___ Material shown ___
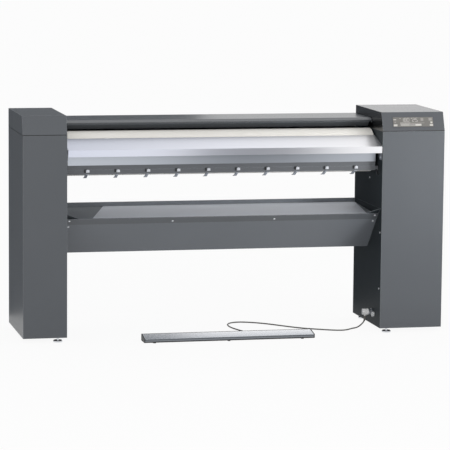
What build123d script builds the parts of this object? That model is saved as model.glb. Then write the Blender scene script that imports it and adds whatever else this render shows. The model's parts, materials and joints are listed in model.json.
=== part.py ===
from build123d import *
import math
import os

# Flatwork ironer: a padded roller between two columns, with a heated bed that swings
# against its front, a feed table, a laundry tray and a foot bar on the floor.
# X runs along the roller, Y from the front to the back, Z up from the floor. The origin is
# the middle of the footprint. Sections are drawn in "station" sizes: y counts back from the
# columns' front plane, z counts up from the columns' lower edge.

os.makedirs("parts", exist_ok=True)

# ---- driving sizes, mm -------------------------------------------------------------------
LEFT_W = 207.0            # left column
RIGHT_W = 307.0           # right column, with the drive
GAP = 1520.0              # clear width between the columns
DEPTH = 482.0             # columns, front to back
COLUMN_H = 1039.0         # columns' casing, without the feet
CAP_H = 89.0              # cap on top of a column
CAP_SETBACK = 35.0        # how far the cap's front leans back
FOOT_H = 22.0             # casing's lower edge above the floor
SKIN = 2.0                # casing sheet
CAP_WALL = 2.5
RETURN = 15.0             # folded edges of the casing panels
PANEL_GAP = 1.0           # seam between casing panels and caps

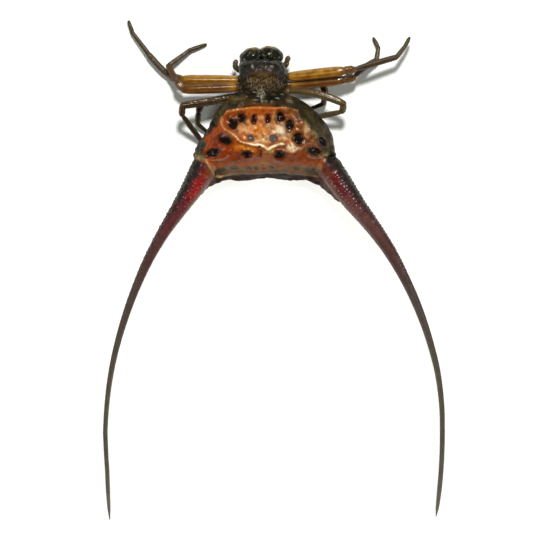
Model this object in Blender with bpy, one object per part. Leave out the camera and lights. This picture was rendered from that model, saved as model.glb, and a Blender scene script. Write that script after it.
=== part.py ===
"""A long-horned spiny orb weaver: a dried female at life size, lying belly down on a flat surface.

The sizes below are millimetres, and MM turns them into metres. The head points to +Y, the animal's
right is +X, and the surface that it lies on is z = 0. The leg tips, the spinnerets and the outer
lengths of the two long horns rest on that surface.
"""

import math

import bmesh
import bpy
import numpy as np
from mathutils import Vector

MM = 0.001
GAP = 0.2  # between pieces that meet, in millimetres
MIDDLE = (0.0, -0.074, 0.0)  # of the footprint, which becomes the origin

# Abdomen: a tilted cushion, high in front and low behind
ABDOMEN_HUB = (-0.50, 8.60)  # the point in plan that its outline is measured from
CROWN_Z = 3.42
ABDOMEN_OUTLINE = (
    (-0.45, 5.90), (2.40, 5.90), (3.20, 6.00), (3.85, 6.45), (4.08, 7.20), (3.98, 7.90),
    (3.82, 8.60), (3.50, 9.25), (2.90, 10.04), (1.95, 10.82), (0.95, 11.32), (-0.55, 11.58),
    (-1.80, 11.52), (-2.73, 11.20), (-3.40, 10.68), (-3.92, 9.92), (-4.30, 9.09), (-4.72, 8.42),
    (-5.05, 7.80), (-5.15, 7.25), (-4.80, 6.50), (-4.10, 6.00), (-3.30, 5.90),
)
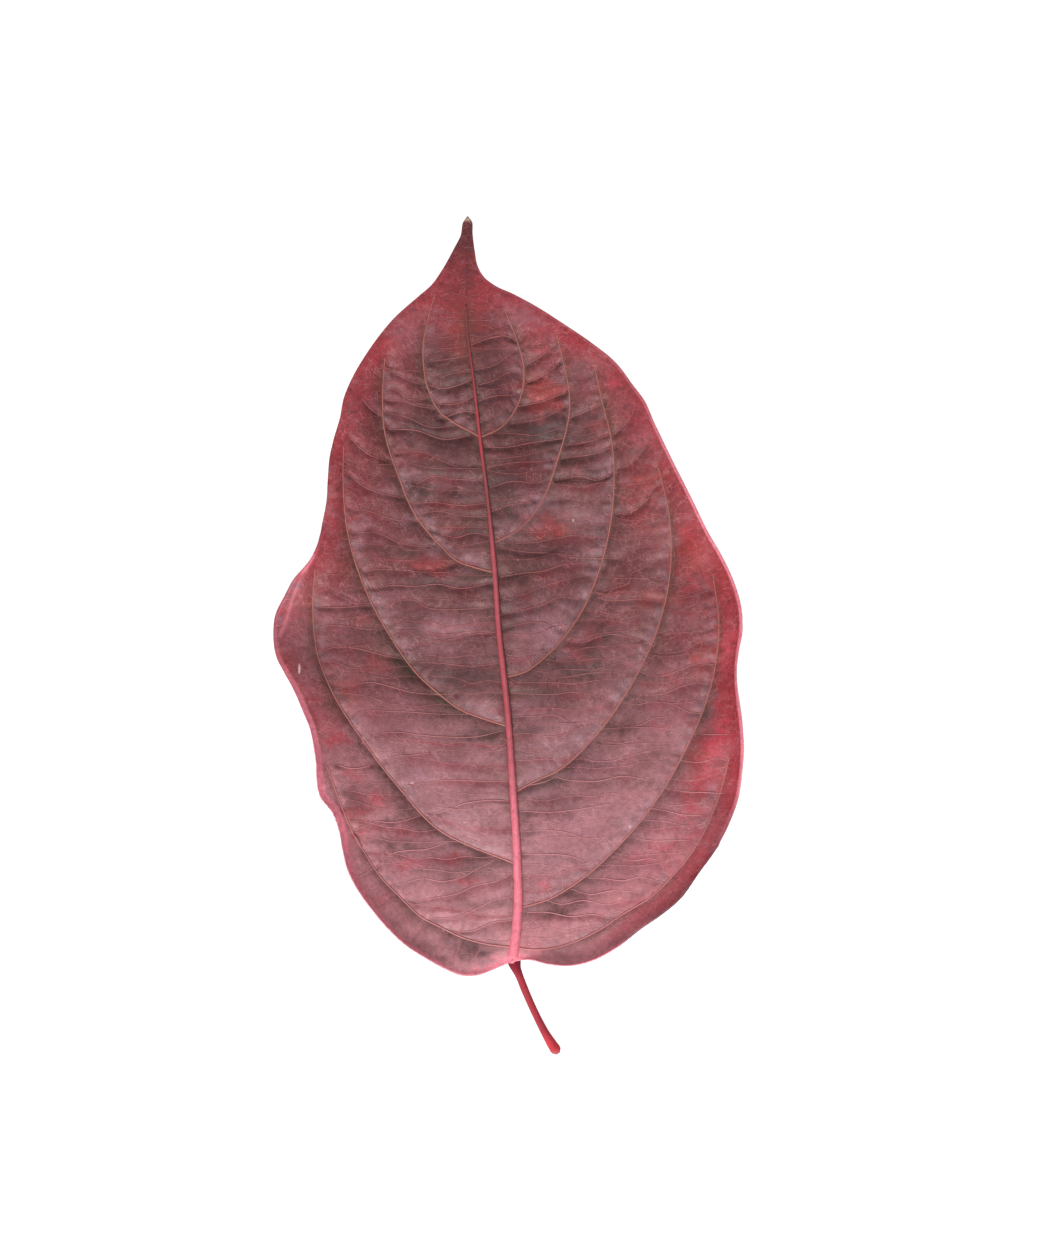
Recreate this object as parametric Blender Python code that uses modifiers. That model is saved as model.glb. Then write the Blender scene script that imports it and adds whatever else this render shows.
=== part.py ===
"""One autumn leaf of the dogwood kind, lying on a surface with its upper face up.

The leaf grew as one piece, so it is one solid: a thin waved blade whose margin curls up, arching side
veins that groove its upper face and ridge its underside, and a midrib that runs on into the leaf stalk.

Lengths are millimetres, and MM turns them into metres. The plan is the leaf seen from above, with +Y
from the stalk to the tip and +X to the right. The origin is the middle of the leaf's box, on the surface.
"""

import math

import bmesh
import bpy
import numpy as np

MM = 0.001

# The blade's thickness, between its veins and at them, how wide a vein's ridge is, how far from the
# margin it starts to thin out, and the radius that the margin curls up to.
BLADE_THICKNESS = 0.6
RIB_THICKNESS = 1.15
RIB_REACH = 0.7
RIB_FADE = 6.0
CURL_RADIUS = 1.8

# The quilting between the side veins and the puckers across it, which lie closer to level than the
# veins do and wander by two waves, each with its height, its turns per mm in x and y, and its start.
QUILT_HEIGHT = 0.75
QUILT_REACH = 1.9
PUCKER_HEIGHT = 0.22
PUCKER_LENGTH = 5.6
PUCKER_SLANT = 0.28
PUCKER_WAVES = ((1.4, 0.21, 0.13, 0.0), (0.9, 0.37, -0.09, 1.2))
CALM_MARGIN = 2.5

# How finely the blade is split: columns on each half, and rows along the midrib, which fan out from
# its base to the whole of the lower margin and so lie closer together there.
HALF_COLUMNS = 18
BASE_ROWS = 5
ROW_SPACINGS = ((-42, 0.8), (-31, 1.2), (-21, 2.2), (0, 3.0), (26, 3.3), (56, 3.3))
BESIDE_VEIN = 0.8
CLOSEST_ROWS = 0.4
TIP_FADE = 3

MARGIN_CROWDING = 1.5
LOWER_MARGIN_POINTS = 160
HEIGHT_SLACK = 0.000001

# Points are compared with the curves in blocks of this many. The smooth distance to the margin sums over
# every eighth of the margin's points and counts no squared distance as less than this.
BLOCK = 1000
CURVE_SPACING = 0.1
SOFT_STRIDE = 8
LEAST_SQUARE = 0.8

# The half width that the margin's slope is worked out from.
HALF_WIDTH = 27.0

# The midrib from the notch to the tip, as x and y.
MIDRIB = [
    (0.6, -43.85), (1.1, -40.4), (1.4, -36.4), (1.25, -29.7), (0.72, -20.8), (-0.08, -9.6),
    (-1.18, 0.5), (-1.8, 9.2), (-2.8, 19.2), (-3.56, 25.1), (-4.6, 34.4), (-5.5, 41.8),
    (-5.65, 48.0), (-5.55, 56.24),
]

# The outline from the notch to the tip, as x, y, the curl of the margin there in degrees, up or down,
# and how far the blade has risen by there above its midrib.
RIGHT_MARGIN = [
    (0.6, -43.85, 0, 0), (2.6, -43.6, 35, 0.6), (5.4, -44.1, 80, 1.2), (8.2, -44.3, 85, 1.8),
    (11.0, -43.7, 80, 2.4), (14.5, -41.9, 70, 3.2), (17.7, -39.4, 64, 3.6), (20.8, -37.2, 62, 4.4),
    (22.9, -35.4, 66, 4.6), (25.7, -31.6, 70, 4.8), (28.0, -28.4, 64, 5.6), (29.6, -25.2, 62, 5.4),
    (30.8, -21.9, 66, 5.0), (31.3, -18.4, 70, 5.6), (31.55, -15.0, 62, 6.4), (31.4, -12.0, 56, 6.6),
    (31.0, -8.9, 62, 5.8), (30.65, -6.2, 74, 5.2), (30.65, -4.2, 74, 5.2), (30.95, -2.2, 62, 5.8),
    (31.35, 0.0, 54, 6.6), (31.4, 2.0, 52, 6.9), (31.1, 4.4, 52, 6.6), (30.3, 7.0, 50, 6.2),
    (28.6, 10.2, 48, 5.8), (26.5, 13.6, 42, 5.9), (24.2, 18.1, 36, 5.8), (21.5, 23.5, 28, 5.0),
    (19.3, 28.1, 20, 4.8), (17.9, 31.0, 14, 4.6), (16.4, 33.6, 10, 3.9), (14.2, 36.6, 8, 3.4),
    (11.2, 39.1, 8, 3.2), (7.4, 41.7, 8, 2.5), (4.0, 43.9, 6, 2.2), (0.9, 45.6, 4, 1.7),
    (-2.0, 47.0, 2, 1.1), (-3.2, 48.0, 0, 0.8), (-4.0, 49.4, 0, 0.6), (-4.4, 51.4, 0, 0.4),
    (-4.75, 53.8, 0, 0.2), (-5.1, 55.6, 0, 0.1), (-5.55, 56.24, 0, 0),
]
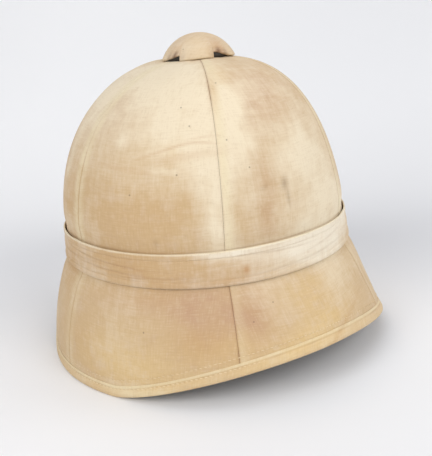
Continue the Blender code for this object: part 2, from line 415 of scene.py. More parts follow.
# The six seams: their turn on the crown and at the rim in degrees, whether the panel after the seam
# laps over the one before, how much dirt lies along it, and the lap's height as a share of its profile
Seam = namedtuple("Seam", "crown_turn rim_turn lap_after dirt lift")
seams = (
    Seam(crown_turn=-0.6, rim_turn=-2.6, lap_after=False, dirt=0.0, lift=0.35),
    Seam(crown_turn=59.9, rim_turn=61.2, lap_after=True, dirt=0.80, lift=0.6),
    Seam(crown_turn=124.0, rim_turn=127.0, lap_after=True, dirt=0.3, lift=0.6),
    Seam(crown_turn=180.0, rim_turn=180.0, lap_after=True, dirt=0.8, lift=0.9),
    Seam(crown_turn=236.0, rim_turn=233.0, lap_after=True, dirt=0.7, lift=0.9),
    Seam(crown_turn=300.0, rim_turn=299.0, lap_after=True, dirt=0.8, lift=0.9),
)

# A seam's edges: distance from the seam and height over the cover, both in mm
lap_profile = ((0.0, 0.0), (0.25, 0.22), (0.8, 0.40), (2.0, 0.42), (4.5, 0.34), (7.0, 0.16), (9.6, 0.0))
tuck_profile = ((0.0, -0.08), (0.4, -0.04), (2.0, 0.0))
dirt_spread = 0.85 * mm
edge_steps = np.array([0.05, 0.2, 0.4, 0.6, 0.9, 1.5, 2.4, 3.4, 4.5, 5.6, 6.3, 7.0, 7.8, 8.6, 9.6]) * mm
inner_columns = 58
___
## Exercise prompt
Extract and output the part that opens with the line containing "Model this object" and closes with the line containing "MIDDLE = (0.0, -0.074, 0.0)", unchanged, ends included.

## Response to this task
Model this object in Blender with bpy, one object per part. Leave out the camera and lights. This picture was rendered from that model, saved as model.glb, and a Blender scene script. Write that script after it.
=== part.py ===
"""A long-horned spiny orb weaver: a dried female at life size, lying belly down on a flat surface.

The sizes below are millimetres, and MM turns them into metres. The head points to +Y, the animal's
right is +X, and the surface that it lies on is z = 0. The leg tips, the spinnerets and the outer
lengths of the two long horns rest on that surface.
"""

import math

import bmesh
import bpy
import numpy as np
from mathutils import Vector

MM = 0.001
GAP = 0.2  # between pieces that meet, in millimetres
MIDDLE = (0.0, -0.074, 0.0)  # of the footprint, which becomes the origin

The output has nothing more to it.